Eleven years later in 1964, a fleet of four Kabara canoes sailed to Totoya, Moala, Gau, and Suva for a Methodist Church celebration. Between Moala and Gau one canoe was swamped by a large wave. The crew members were picked up by the other canoes, and the disabled camakau was abandoned.
Canoe navigation in most areas of Southern Lau does not present major challenges due to the small distance between islands; the target island can usually be seen before the island of departure disappears. The exceptions are the trips to Vatoa and Ono-I-Lau. Elderly residents of Ogea explained that for a trip to Vatoa, landmarks on Ogea hills were used to establish a course. Shortly after these disappeared over the horizon, Vatoa would appear.

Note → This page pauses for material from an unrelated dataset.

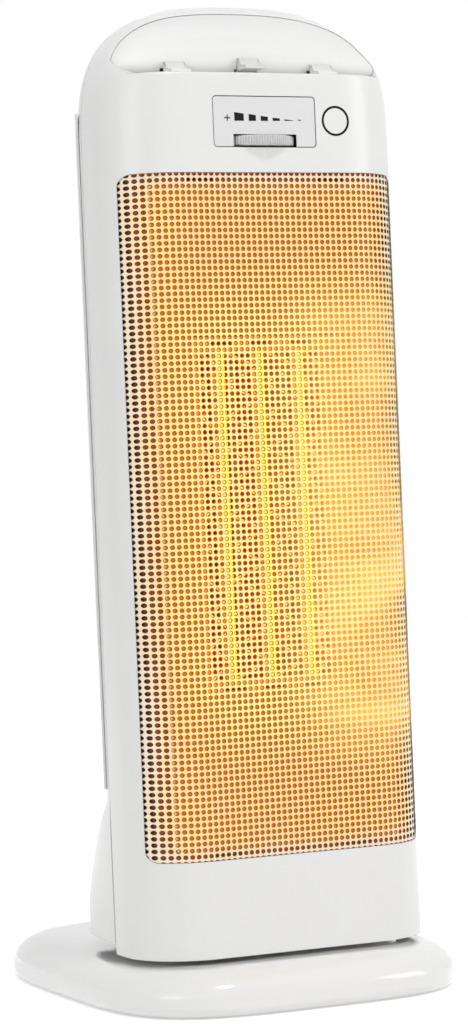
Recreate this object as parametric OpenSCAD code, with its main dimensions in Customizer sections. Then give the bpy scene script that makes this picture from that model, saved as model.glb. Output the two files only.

For the future of sailing canoes in Lau, the wood resource is an issue. One reason for constructing camakau in Southern Lau was the availability of vesi timber on Kabara, Fulaga, and Ogea.
The present commercial production of vesi wooden bowls, especially ‘tanoa’ (bowls from which the traditional drink ‘kava’ is shared), from these islands is affecting the supply of vesi for canoe building. Records show that over 100 tanoa per month are exported from the island of Kabara alone. The labour situation is also a consideration. It can easily be understood why skilled woodworkers who are engaged fulltime in the manufacture of wooden bowls for cash income are reluctant to spend time in the building of canoes, which are rarely sold.
It is likely that events in the outside world over which the residents of Lau have little control, such as the price of fuel and other commodities, remittance income from relatives, and the money earned from the export of ‘tanoa’, will have a major effect on the persistence of the traditional sailing craft of Southern Lau.